— Begin —
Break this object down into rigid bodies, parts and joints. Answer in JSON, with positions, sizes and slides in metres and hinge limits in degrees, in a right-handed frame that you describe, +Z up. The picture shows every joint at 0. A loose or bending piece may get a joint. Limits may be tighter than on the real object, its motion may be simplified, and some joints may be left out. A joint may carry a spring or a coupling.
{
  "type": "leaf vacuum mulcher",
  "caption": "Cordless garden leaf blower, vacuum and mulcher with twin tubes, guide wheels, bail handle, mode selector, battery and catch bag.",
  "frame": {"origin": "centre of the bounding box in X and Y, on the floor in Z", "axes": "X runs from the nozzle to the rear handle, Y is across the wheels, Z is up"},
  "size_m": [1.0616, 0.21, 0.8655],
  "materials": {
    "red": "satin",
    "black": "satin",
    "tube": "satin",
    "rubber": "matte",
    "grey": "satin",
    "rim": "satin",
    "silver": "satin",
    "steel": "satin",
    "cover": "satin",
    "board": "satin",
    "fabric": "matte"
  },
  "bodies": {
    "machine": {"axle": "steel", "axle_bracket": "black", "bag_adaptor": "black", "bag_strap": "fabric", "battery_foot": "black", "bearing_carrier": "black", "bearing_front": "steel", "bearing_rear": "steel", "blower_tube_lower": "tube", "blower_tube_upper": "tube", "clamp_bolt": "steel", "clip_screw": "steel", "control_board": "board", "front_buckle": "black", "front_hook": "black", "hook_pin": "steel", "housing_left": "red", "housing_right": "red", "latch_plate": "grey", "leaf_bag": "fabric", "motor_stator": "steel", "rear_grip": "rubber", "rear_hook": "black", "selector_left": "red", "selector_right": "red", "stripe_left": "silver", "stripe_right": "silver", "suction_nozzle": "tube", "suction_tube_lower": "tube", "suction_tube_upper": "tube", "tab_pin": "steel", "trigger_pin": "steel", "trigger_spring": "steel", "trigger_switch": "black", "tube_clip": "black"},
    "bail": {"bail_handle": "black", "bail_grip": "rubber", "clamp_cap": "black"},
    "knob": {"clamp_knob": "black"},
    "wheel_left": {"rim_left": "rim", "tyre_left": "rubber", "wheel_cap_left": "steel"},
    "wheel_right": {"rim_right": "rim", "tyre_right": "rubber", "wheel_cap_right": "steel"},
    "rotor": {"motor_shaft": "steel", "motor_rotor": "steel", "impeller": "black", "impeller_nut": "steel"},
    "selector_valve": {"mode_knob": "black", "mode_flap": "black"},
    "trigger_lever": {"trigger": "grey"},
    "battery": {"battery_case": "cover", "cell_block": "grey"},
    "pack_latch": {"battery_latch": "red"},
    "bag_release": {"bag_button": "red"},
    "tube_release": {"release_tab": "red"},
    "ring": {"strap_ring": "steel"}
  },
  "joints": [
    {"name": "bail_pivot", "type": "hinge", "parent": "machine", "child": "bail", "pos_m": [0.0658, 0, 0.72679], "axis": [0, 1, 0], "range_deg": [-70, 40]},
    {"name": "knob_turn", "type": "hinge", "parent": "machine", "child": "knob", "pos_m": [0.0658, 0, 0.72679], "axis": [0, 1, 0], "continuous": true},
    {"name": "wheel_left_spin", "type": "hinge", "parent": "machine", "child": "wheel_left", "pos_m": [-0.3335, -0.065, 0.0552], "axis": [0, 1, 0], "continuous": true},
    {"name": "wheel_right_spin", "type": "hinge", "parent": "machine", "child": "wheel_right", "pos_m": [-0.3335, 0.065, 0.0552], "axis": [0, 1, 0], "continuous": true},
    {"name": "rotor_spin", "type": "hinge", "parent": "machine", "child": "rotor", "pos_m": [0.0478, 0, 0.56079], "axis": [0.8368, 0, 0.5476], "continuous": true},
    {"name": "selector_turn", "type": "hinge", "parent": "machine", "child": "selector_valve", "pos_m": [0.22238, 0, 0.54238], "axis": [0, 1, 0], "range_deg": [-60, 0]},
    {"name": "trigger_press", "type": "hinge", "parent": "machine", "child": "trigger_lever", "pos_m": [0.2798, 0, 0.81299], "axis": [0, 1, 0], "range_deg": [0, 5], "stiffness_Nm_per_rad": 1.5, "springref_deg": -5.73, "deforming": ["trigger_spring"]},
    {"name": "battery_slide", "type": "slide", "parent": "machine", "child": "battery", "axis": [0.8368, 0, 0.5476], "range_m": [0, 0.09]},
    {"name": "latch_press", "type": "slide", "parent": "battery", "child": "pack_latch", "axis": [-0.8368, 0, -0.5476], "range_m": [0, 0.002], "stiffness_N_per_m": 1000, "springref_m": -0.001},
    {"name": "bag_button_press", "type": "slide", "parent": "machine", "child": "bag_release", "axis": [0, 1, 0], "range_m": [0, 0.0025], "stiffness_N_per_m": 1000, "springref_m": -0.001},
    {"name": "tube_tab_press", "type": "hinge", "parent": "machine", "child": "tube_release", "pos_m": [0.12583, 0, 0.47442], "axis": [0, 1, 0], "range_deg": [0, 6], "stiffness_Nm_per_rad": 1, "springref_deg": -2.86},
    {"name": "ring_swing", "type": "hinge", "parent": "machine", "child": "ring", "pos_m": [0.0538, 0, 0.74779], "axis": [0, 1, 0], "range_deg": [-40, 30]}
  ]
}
— End —
— Begin —
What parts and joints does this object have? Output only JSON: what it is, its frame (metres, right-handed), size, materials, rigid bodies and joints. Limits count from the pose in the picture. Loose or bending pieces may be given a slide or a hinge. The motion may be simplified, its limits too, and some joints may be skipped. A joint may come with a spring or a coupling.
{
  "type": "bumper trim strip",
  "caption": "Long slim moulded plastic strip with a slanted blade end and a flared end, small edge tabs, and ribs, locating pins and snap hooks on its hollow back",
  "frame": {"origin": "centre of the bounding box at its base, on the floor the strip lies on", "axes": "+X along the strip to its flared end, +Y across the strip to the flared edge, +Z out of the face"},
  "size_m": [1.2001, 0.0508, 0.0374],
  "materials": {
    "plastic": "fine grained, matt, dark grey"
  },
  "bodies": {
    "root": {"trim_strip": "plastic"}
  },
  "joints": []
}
— End —
— Begin —
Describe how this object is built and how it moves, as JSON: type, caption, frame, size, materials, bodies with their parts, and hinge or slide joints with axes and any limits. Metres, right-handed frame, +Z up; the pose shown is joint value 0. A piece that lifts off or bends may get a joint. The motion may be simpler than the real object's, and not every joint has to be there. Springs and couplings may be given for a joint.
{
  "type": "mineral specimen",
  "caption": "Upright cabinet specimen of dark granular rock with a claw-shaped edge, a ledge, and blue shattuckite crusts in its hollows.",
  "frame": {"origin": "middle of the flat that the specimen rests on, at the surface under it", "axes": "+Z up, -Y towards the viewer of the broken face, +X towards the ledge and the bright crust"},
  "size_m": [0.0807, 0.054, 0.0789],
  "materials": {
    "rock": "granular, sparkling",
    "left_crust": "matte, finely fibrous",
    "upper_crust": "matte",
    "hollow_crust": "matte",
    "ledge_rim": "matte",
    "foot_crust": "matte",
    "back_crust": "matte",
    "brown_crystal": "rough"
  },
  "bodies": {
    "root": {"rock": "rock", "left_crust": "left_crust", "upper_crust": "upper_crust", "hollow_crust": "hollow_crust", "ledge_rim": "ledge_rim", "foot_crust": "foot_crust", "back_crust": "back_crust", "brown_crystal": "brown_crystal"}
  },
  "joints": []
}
— End —
> [Directive]: Give only the number of lines in the material above that include the word "rigid".

> [Result for this exercise]: 2